The alternative scenario for 3) is what happens if we fail to pass subsidies in 1). Then we probably don’t want to oppose mandates, but to compromise on a mandate/subsidy trade-off with the insurance companies. BTW, however, we should refuse any such trade-off if the Republican don’t vote for this bill. If the insurance companies want mandates, let them get the Republicans to vote for it so the Democrats have some cover. We would have no reason to do this alone.
Finally, if all three bills pass, I believe we have Jacob Hacker’s original PO passed, which is a much stronger PO than now is propsed in HR 3200.
Now tell me why we have to trust anyone except for progressives in order to get 1) through, and why once 1) is through, the leverage is not entirely in favor of 2) and perhaps 3)?
Great analysis here. I’ve been seeing the reconciliation bill go first. No guarantees of course, but that’s what it seems like now at least.
Leave the gun. Take the cannoli.
Mandates without a public option is simply an effort to provide massive profits to the insurance companies. It will do nothing to improve the lot of Americans in need of health care.
BTW, just to add to the above. I don’t see anything unconstitutional here, unless it’s the mandates in 3). And if those are declared unconstitutional, I don’t think progressives lose anything.
I agree that mandates are not the key element, but still an important one. Uninsured people showing up at emergency rooms under EMTALA are a problem that ripples throughout the entire system.
How will we mandate and subsidize undocumented immigrants? And if we can’t do that, how can we solve the emergency room problem?
By opening clinics and letting EMTALA cover them too?
I don’t think we can push that through this year. The Republicans and Blue Dogs will block that and I don’t think the progressives will dig their heels in for the emergency room problem.
In response to letsgetitdone @ 21
My concern is mandates without a public option, which is what the insurers want. Once we get a public opetion, whether it be “Medicare for all”, “buying into Medicare,” or some other robust public option, I’m no longer concerned about that scenario. But, once the two are split into different bills, I don’t trust Pelosi and Reid to process them in PO-first order. In fact, I predict that they would not. The President wants a quick victory, so I predict that the order would be least-controversial first. And that’s my concern here.
Thanks, I understand. But I don’t think you’re addressing my point that 40 plus House progressives can make sure that the PO comes before mandates in the sequence. Do you think they will fold? If so, it’s the progressives you don’t trust, rather than just Pelosi.
In addition, the least controversial of the three bills is probably the regulatory bill and the most controversial is the mandate bill. On the other hand, the regulatory bill does require 60 votes whereas the Medicare extension bill only requires 51 in the Senate. So ease of passage and extent to which a bill is controversial have to be traded-off in deciding which comes first.
Yes. I expect that many of them will, especially if they have promises from Pelosi and Reid.
Not sure what promises they’d get that would be worth the hit they’d take in their districts.
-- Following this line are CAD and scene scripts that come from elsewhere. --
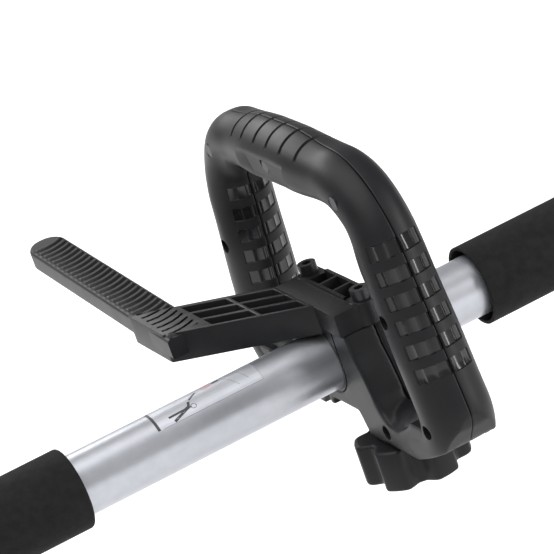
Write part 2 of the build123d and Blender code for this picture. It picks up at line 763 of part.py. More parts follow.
def head_screws():
    screws = []
    for x, z in head_screw_places:
        screws.append(rod_y(SHELL_SCREW_R, x, z, -6, 7) + rod_y(SHELL_SCREW_HEAD, x, z, -8, -6))
    return Part() + screws


can_top = 72.0
windings_top = 66.0


def motor_can():
    body = rod_z(CAN_R, MOTOR_FLOOR, can_top) - rod_z(CAN_R - CAN_WALL, MOTOR_FLOOR + 3, can_top + 1)
    return body - rod_z(SPINDLE_R + 3, MOTOR_FLOOR - 1, MOTOR_FLOOR + 4)


def motor_end_cap():
    body = rod_z(CAN_R, can_top, can_top + 3) + rod_z(BEARING_R + 3, can_top, can_top + BEARING_WIDTH + 1)
    body -= rod_z(BEARING_R, can_top - 1, can_top + BEARING_WIDTH)
    return body - rod_z(SPINDLE_R + 2, can_top, can_top + BEARING_WIDTH + 2)


def bearing(z0):
    return ring_z(BEARING_R, SPINDLE_R + 0.02, z0, z0 + BEARING_WIDTH)


def stator():
    outer = CAN_R - CAN_WALL - 0.05
    inner = ROTOR_R + STATOR_GAP
    body = ring_z(outer, inner, 34, 60)
    for slot in range(12):
        body -= Rot(0, 0, 30 * slot) * block(inner + 3, outer - 4, -2.6, 2.6, 33, 61)
    return body


def windings():
    outer = CAN_R - CAN_WALL - 0.05
    coils = []
    for slot in range(12):
        coil = block(ROTOR_R + STATOR_GAP + 3.3, outer - 4.3, -2.3, 2.3, 30, windings_top - 2)
        coils.append(Rot(0, 0, 30 * slot) * coil)
    return Part() + coils


def rotor():
    return ring_z(ROTOR_R, SPINDLE_R + 0.02, 33, 61)


def spindle():
    return rod_z(SPINDLE_R, -38, can_top + BEARING_WIDTH)


def drive_hub():
    body = ring_z(HUB_R, SPINDLE_R + 0.02, SPOOL_TOP, 2) + ring_z(9, SPINDLE_R + 0.02, 2, 7.5)
    return body


# ---- Cutting head ----

def spool_housing():
    body = rod_z(SPOOL_R, SPOOL_BOTTOM, SPOOL_TOP)
    body -= rod_z(SPOOL_R - SPOOL_WALL, SPOOL_BOTTOM - 1, SPOOL_TOP - HOUSING_FLOOR)
    body -= rod_z(SPINDLE_R + 0.02, SPOOL_BOTTOM, SPOOL_TOP + 1)
    body -= rod_x(3.6, -SPOOL_R - 1, SPOOL_R + 1, 0, LINE_Z)
    for rib in range(12):
        angle = radians(30 * rib + 15)
        x = (SPOOL_R + 2.2) * cos(angle)
        y = (SPOOL_R + 2.2) * sin(angle)
        body -= rod_z(4, SPOOL_BOTTOM - 1, SPOOL_TOP - 6, x, y)
    return body


def line_eyelets():
    eyelets = []
    for side in (-1, 1):
        x = sorted((side * (SPOOL_R - SPOOL_WALL - 1), side * (SPOOL_R + 1.5)))
        flange = sorted((side * SPOOL_R, side * (SPOOL_R + 1.5)))
        eyelet = rod_x(3.5, x[0], x[1], 0, LINE_Z) + rod_x(5, flange[0], flange[1], 0, LINE_Z)
        eyelets.append(eyelet - rod_x(LINE_R + 0.1, -60, 60, 0, LINE_Z))
    return Part() + eyelets


def cutting_line():
    return rod_x(LINE_R, 42, LINE_REACH, 0, LINE_Z) + rod_x(LINE_R, -LINE_REACH, -42, 0, LINE_Z)


def spool_cover():
    body = ring_z(SPOOL_R, BUMP_R + PART_GAP, SPOOL_BOTTOM - 4, SPOOL_BOTTOM)
    for side in (-1, 1):
        y0, y1 = sorted((side * (SPOOL_R - 0.4), side * (SPOOL_R + 1.6)))
        body += block(-7, 7, y0, y1, SPOOL_BOTTOM - 4, SPOOL_BOTTOM + 5) - rod_z(SPOOL_R + 0.1, -38, 0)
    return body


def spool():
    low = REEL_BOTTOM + REEL_FLANGE
    body = rod_z(REEL_CORE_R, low, reel_top)
    body += rod_z(REEL_R, REEL_BOTTOM, low) + rod_z(REEL_R, reel_top - REEL_FLANGE, reel_top)
    body -= rod_z(REEL_CORE_R - 3, low + 2, reel_top + 1)
    return body - rod_z(SPINDLE_R + PART_GAP, REEL_BOTTOM - 1, reel_top + 1)


def wound_line():
    return ring_z(WOUND_R, REEL_CORE_R + 0.02, REEL_BOTTOM + REEL_FLANGE + 0.1, reel_top - REEL_FLANGE - 0.1)


def bump_knob():
    body = rod_z(BUMP_R, -53, -36.5) + rod_z(20, -37, -35.1)
    body = fillet(body.edges().group_by(Axis.Z)[0], 6)
    return body - rod_z(SPINDLE_R + PART_GAP, -46, -30)


def bump_spring():
    return Pos(0, 0, -30.1) * coil_spring(8.6, 0.7, 21.3, 5)


# ---- Guard ----

def sector(r, z0, z1):
    start = radians(GUARD_FROM)
    end = radians(GUARD_TO)
    middle = (start + end) / 2
    arc = ThreePointArc(
        (r * cos(start), r * sin(start)), (r * cos(middle), r * sin(middle)), (r * cos(end), r * sin(end))
    )
    edges = [Line((0, 0), arc @ 0), arc, Line(arc @ 1, (0, 0))]
    return Pos(0, 0, z0) * extrude(make_face(edges), z1 - z0)


def guard():
    plate_bottom = MOTOR_BASE - GUARD_PLATE
    body = sector(GUARD_R, plate_bottom, MOTOR_BASE) + rod_z(MOTOR_R, plate_bottom, MOTOR_BASE)
    body += sector(GUARD_R, SKIRT_BOTTOM, MOTOR_BASE) - rod_z(GUARD_R - GUARD_SKIRT, -100, 100)
    body -= rod_z(HUB_R + 4, -10, 20)
    for angle in guard_screw_angles:
        body -= guard_screw_hole(angle)
    inner = GUARD_R - GUARD_SKIRT
    boss = block(inner - 2, inner + 1, -6, 6, -36, -8)
    body += at_blade(boss) & rod_z(inner + 1, -40, 0)
    return body - blade_screw_holes()


blade_screw_zs = (-14.0, -30.0)


def at_blade(shape):
    return Rot(0, 0, GUARD_FROM + 4) * shape


def blade_screw_holes():
    return at_blade(Part() + [rod_x(2.2, GUARD_R - 12, GUARD_R + 5, 0, z) for z in blade_screw_zs])


def line_cutter():
    inner = GUARD_R - GUARD_SKIRT
    foot = block(inner - 3.5, inner - 2, -6, 6, -36, -8)
    blade = block(LINE_REACH + 1.5, inner - 2, -6, -4.8, -36, -8)
    return at_blade(foot + blade) - blade_screw_holes()


def blade_screws():
    inner = GUARD_R - GUARD_SKIRT
    screws = []
    for z in blade_screw_zs:
        screw = rod_x(2, inner - 3.5, GUARD_R + 0.4, 0, z) + rod_x(3.6, inner - 6, inner - 3.5, 0, z)
        screws.append(at_blade(screw))
    return Part() + screws


def guard_screws():
    screws = []
    for angle in guard_screw_angles:
        x = guard_screw_circle * cos(radians(angle))
        y = guard_screw_circle * sin(radians(angle))
        z = MOTOR_BASE - GUARD_PLATE
        screws.append(rod_z(SHELL_SCREW_R, z, MOTOR_BASE + 10, x, y) + rod_z(3.6, z - 2.4, z, x, y))
    return Part() + screws


# ---- Write every piece ----

loop = loop_body()
housing = housing_body()
head = head_body()

save("upper_tube", upper_tube())
save("lower_tube", lower_tube())
save("joint_spigot", joint_spigot())
save("joint_sleeve", joint_sleeve())
save("joint_screws", joint_screws())
save("lock_pin", lock_pin())
save("lock_pin_spring", lock_pin_spring())
save("shaft_sleeve", shaft_sleeve())
save("upper_power_lead", lead(BOX_REAR + DOCK_DEPTH + LEAD_FROM_DOCK, tube_joint_x - LEAD_LINK))
save("lower_power_lead", lead(tube_joint_x + LEAD_LINK, HEAD_X - LEAD_STOP))
save("lead_connector", lead_connector())
save("eyelet_bracket", eyelet_bracket())
save("eyelet_screw", eyelet_screw())

save("loop_rear_shell", loop_half_shell(loop, -1))
save("loop_front_shell", loop_half_shell(loop, 1))
save("loop_shell_screws", shell_screws())
save("clamp_liner", clamp_liner())
save("barrier_bar", barrier_bar())
save("clamp_bolts", clamp_bolts())
save("clamp_nut", clamp_nut())
save("knob_washer", knob_washer())
save("star_knob", star_knob())
save("knob_insert", knob_insert())

save("handle_shell_left", half_y(housing, 1))
save("handle_shell_right", half_y(housing, -1))
save("casing_screws", housing_screws() + head_screws())
save("trigger", trigger())
save("control_pins", control_pins())
save("trigger_spring", trigger_spring())
save("lock_off_lever", lock_off_lever())
save("lock_off_spring", lock_off_spring())
save("speed_switch", speed_switch())
save("control_board", control_board())
save("terminal_block", terminal_block())
save("battery_case", battery_case())
save("battery_cap", battery_cap())
save("battery_cells", battery_cells())
save("battery_latch", battery_latch())
save("latch_spring", latch_spring())

save("head_shell_left", half_y(head, 1))
save("head_shell_right", half_y(head, -1))
save("motor_can", head_place * motor_can())
save("motor_end_cap", head_place * motor_end_cap())
save("spindle_bearings", head_place * (bearing(can_top) + bearing(MOTOR_BASE + 3)))
save("stator", head_place * stator())
save("windings", head_place * windings())
save("rotor", head_place * rotor())
save("spindle", head_place * spindle())
save("drive_hub", head_place * drive_hub())
save("spool_housing", head_place * spool_housing())
save("line_eyelets", head_place * line_eyelets())
save("cutting_line", head_place * cutting_line())
save("spool_cover", head_place * spool_cover())
save("spool_with_line", head_place * (spool() + wound_line()))
save("bump_knob", head_place * bump_knob())
save("bump_spring", head_place * bump_spring())
save("guard", head_place * guard())
save("guard_screws", head_place * guard_screws())
save("line_cutter", head_place * line_cutter())
save("blade_screws", head_place * blade_screws())
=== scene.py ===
import bpy
import bmesh
import json
import math
import numpy as np
from mathutils import Matrix, Vector


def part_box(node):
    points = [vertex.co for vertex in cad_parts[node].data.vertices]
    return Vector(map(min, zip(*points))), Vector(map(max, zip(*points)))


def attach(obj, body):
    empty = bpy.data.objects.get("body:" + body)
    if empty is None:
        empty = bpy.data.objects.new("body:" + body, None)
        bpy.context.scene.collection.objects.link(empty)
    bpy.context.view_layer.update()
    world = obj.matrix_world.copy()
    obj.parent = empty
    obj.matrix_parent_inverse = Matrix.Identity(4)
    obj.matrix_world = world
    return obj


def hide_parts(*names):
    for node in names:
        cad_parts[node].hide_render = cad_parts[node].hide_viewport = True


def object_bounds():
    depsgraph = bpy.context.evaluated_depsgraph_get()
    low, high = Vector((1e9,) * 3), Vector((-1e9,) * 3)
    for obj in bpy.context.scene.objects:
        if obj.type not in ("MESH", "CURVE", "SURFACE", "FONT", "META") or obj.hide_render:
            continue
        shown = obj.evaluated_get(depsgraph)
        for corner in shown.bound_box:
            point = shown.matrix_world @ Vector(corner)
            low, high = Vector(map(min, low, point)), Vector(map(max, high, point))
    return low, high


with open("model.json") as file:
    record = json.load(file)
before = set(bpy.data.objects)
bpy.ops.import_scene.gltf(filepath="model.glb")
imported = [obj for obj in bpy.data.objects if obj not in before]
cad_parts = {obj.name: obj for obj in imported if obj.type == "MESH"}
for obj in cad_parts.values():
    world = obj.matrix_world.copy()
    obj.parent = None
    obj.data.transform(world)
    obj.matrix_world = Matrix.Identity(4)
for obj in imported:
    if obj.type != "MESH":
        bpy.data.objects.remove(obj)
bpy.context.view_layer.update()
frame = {"nodes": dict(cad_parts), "record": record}

MM = 0.001

# The shaft's axis and the loop handle's mid-plane, read from the frame.
tube_low, tube_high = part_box("upper_tube")
AXIS_Z = (tube_low[2] + tube_high[2]) / 2
TUBE_R = (tube_high[2] - tube_low[2]) / 2 / MM
LOOP_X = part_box("loop_rear_shell")[1][0]


def place(x, y, z):
    """Millimetres from the loop handle's centre on the shaft's axis, as a point of the frame."""
    return (LOOP_X + x * MM, y * MM, AXIS_Z + z * MM)


# ---- Materials ----

def new_material(name):
    material = bpy.data.materials.new(name)
    material.use_nodes = True
    return material, material.node_tree, material.node_tree.nodes["Principled BSDF"]


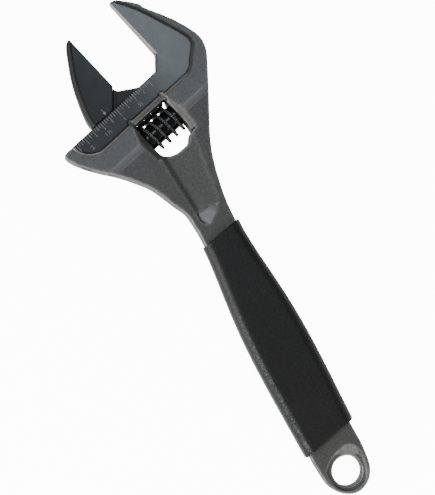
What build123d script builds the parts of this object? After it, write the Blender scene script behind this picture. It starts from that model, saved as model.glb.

However, assuming that they’d fold in the scenario I laid out, why wouldn’t they fiold just as or more easily in relation to a comprehensive compromise bill? That’s likely to be a a lot less popular among their constituents than a bill that extends Medicare and provides people subsidies to but into it according to their income (my bill 1). It seems to me that breaking up the bills into three is still our best bet. certainly, it’s our best bet for getting something new that will provide coverage for people within a year.